Ce chantier entend faire dialoguer des traditions de recherche que la division contemporaine du travail scientifique tend à séparer. Ainsi, la sociologie de l’action publique s’est penchée depuis une vingtaine d’années sur la prise en compte des contraintes médiatiques dans les processus décisionnels (Nollet 2010), mais a laissé largement en friche la question du rôle de l’action publique dans la structuration des systèmes médiatiques et des espaces professionnels qui le composent (Hallin & Mancini 2004). De même, la sociologie des mouvements sociaux a pris acte de l’importance croissante des médias dans la conduite de l’action collective protestataire (Réseaux 1999) et de la contribution des groupes d’intérêt militants à la définition des politiques publiques (Meyer, Jenness, Ingram 2005), mais peu de travaux sociologiques se sont intéressés aux media movements, ces « réseaux de citoyens et d’associations qui mènent des combats politiques pour réaliser des transformations sociales, en particulier en ce qui concerne la presse et les médias en général » (Waisbord 2009). Ensuite, peu de recherches en sociologie du journalisme et des médias se sont intéressées aux conditions sociales – différentes selon les champs pris en compte – de production de la croyance dans les effets politiques des médias de masse sur les groupes sociaux contemporains (Desrumaux & Nollet 2014). Enfin, les nombreuses recherches conduites depuis une vingtaine d’années dans le domaine des « médias alternatifs » (Downing 2010 ; Atton 2015) ont dans l’ensemble insuffisamment étudié les contraintes législatives, administratives et financières qui pèsent sur les médias dits alternatifs, citoyens ou radicaux ainsi que les propriétés et trajectoires sociales des « médiactivistes » (Cardon & Granjon 2010). Ces dernières constituent pourtant des conditions sociales de l’autonomisation relative de ces agents au sein ou à l’égard des groupes dont ils émanent. Plusieurs terrains d’enquête mériteraient à ce titre d’être explorés au prisme de la théorie des champs, qu’il s’agisse d’analyser les mobilisations de journalistes, le travail de spécialisation de la communication militante, les luttes électorales ou législatives à propos des médias d’information ou encore les processus de différenciation et de structuration des espaces de la critique des médias et des médias « alternatifs » (Anderson 2015 ; Ferron 2015, 2016).

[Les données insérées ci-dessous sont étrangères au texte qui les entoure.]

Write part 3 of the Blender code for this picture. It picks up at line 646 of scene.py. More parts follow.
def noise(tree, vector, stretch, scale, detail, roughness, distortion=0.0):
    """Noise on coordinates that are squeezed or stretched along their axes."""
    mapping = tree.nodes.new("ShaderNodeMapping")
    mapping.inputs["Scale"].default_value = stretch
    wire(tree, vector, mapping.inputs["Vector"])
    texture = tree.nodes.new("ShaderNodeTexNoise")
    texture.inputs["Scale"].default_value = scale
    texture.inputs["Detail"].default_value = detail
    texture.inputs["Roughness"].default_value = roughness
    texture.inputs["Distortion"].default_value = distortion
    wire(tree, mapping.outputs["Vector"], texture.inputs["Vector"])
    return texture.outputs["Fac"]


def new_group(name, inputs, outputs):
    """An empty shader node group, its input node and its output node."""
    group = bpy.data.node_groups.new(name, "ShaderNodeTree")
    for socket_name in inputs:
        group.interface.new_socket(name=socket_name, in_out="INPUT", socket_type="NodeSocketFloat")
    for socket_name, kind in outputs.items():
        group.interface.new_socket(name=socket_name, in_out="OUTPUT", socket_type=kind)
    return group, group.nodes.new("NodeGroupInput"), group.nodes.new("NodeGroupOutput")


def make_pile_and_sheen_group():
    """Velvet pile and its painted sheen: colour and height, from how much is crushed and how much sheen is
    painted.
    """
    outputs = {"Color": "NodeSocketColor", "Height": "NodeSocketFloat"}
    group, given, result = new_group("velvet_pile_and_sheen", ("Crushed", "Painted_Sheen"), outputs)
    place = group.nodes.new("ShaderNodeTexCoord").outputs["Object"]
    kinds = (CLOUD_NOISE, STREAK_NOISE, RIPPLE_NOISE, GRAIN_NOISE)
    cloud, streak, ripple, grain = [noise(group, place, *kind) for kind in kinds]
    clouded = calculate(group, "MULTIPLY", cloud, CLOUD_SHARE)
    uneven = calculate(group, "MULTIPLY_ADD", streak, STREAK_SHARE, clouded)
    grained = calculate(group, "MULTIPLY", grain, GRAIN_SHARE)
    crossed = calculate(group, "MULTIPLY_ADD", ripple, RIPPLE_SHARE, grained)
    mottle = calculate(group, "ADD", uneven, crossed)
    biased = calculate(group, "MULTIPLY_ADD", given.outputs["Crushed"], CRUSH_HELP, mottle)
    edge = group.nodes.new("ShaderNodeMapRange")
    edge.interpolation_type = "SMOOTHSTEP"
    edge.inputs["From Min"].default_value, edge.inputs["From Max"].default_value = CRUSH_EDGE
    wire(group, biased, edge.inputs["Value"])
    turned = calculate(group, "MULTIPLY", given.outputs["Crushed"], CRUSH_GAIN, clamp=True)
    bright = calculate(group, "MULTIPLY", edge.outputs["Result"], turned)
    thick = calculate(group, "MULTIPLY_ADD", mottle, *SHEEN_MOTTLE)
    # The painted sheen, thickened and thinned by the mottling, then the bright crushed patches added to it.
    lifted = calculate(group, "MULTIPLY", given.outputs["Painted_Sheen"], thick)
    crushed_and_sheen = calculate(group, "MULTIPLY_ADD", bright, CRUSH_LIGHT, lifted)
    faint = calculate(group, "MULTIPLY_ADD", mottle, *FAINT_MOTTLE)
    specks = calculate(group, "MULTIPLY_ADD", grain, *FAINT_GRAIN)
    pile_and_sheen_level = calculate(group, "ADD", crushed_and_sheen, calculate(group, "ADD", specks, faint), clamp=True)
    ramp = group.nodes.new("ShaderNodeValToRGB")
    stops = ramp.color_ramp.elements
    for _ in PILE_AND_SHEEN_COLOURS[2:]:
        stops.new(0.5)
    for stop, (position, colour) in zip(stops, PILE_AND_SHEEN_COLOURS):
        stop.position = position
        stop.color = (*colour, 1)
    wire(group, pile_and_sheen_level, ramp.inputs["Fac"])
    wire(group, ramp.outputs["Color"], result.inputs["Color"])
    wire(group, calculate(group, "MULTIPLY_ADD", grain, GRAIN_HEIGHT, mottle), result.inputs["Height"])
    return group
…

À l’instar des deux précédents, un tel chantier permettrait d’aborder des phénomènes qui dépassent les seules questions du journalisme et des médias. Dans quelle mesure l’analyse des recompositions à l’œuvre dans le champ journalistique permet-elle de saisir des processus comme les mutations du travail et des entreprises sous l’effet des politiques néolibérales, la dualité renforcée du système d’enseignement français entre les grandes écoles et les universités, l’émergence d’actions collectives orientées vers, ou ancrées dans, les logiques de la communication médiatique ou encore l’emprise de l’État sur la structuration des champs de production symbolique ?

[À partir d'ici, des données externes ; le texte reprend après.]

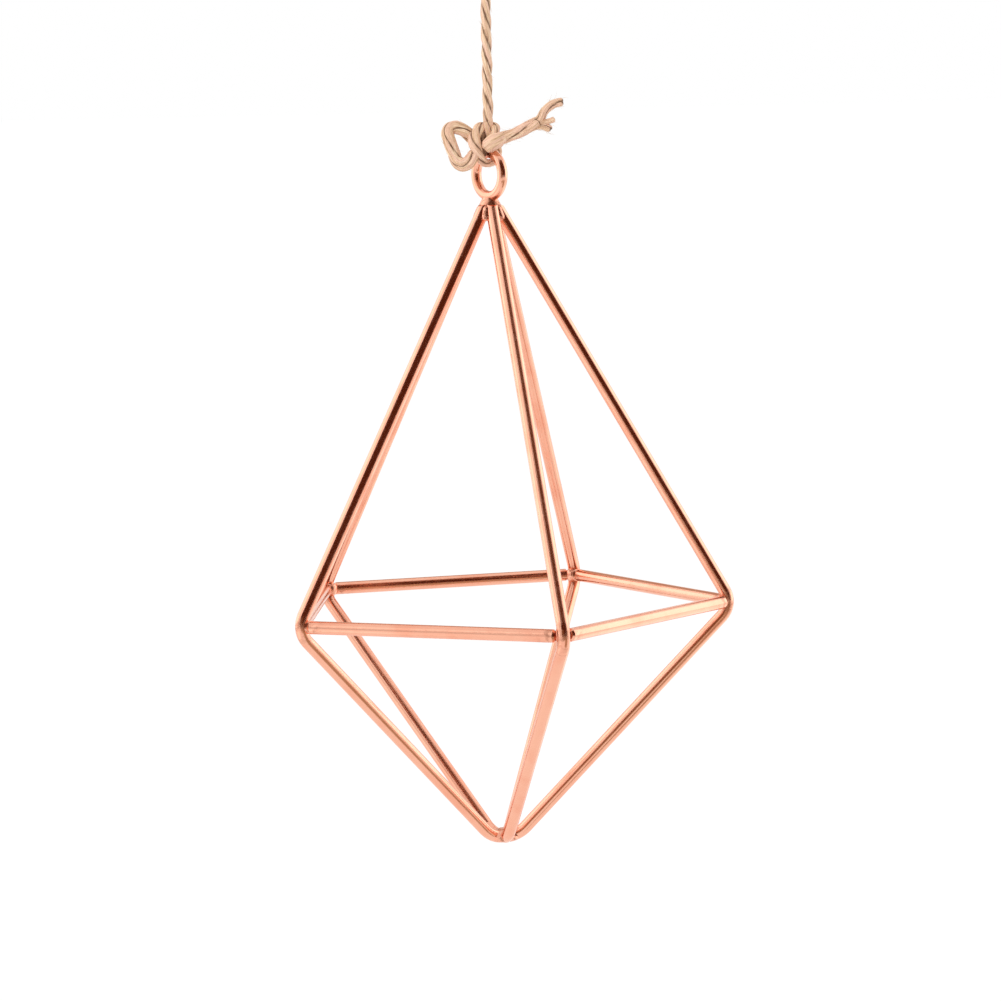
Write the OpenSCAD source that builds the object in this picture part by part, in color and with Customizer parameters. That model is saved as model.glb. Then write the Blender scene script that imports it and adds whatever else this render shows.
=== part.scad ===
// Hanging holder for an air plant: a five-sided frame of bent and welded round rod on a length of twine.
// Sizes are in millimetres. The origin is the point inside the hanging loop that bears on a hook, +Z is up
// and rib_1 points along +X.

/* [Frame] */
// Thickness of the round rod that the ribs and ring rods are cut from
rod_d = 3.5; // [2.9:0.1:4.2]
// Distance from the axis to where a rib's two straight legs would meet
ring_r = 64; // [52:1:80]
// Height from that level up to where the five upper legs would meet
top_h = 112.8; // [92:0.1:140]
// Depth from that level down to where the five lower legs would meet
base_h = 67.5; // [56:0.1:84]
// Centre-line radius of a rib's bend at its ring corner
bend_r = 6; // [5:0.1:8]
// Centre-line radius of the bend that lays a rib's foot flat under the middle
foot_r = 8.5; // [7:0.1:10.5]
// Gap between the bend and the end of a ring rod, which the corner weld fills
ring_end_gap = 0.45; // [0.4:0.05:0.8]
// Length of the taper that the saw leaves at each end of a ring rod
ring_rod_taper = 0.5; // [0.3:0.1:0.8]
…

Ces trois chantiers impliquent d’enquêter dans le même temps sur la façon dont Internet a pu, ou non, transformer le champ journalistique. Alors que l’existence d’une « ère numérique » semble faire consensus, il est urgent de questionner ce que ce type de formulation présuppose souvent : l’existence d’un espace déconnecté du social et de ses régularités. Les rares travaux qui ont mobilisé une problématique et des méthodes sociologiques sur ces terrains convergent pourtant pour montrer l’importance des logiques de reproduction sociale à l’œuvre dans l’accès et les usages des dispositifs socio-numériques (Christin 2014 ; Neihouser 2014, 2015 ; Maratea 2008 ; Tandoc 2014 ; Maitra & Tandoc 2017). En d’autres termes, il paraît indispensable d’étudier les conditions qui permettent aux rapports de force offline de se réfracter et se perpétuer dans les hiérarchies online, et plus rarement de subvertir les premières.
Opérateurs centraux de la production et de la circulation des visions légitimes du social, de ses enjeux comme de ses principes de classement, les professionnel·le·s de l’information sont au cœur des luttes auxquelles se livrent des agents sociaux pour asseoir leur légitimité, les rapports de force étant aussi des rapports de sens. Par conséquent, mettre au jour les inégalités d’accès aux définitions médiatiques des enjeux suppose bien souvent d’étudier diverses inégalités matérielles et symboliques entre des groupes aux intérêts politiques différents, voire antagonistes. Et ce d’autant plus que les journalistes occupent des positions d’interface entre différents domaines d’activité sur lesquels ils/elles jouissent d’une sorte de droit de regard et, en accordant du crédit à tel ou tel groupe, peuvent consolider, voire renforcer, la position que celui-ci occupe dans une hiérarchie socioprofessionnelle. En d’autres termes, le champ journalistique contribue à l’inégale distribution sociale des privilèges. Il s’ensuit qu’à bien des égards l’ordre symbolique, c’est-à-dire la hiérarchie des di-visions du monde, est une expression transfigurée de l’ordre social. Réinscrire les études sur le journalisme dans une sociologie plus générale doit donc permettre de progresser dans cette compréhension des ressorts médiatiques de la perpétuation, par-delà les « nouveaux visages et les nouveaux usages », des structures sociales établies.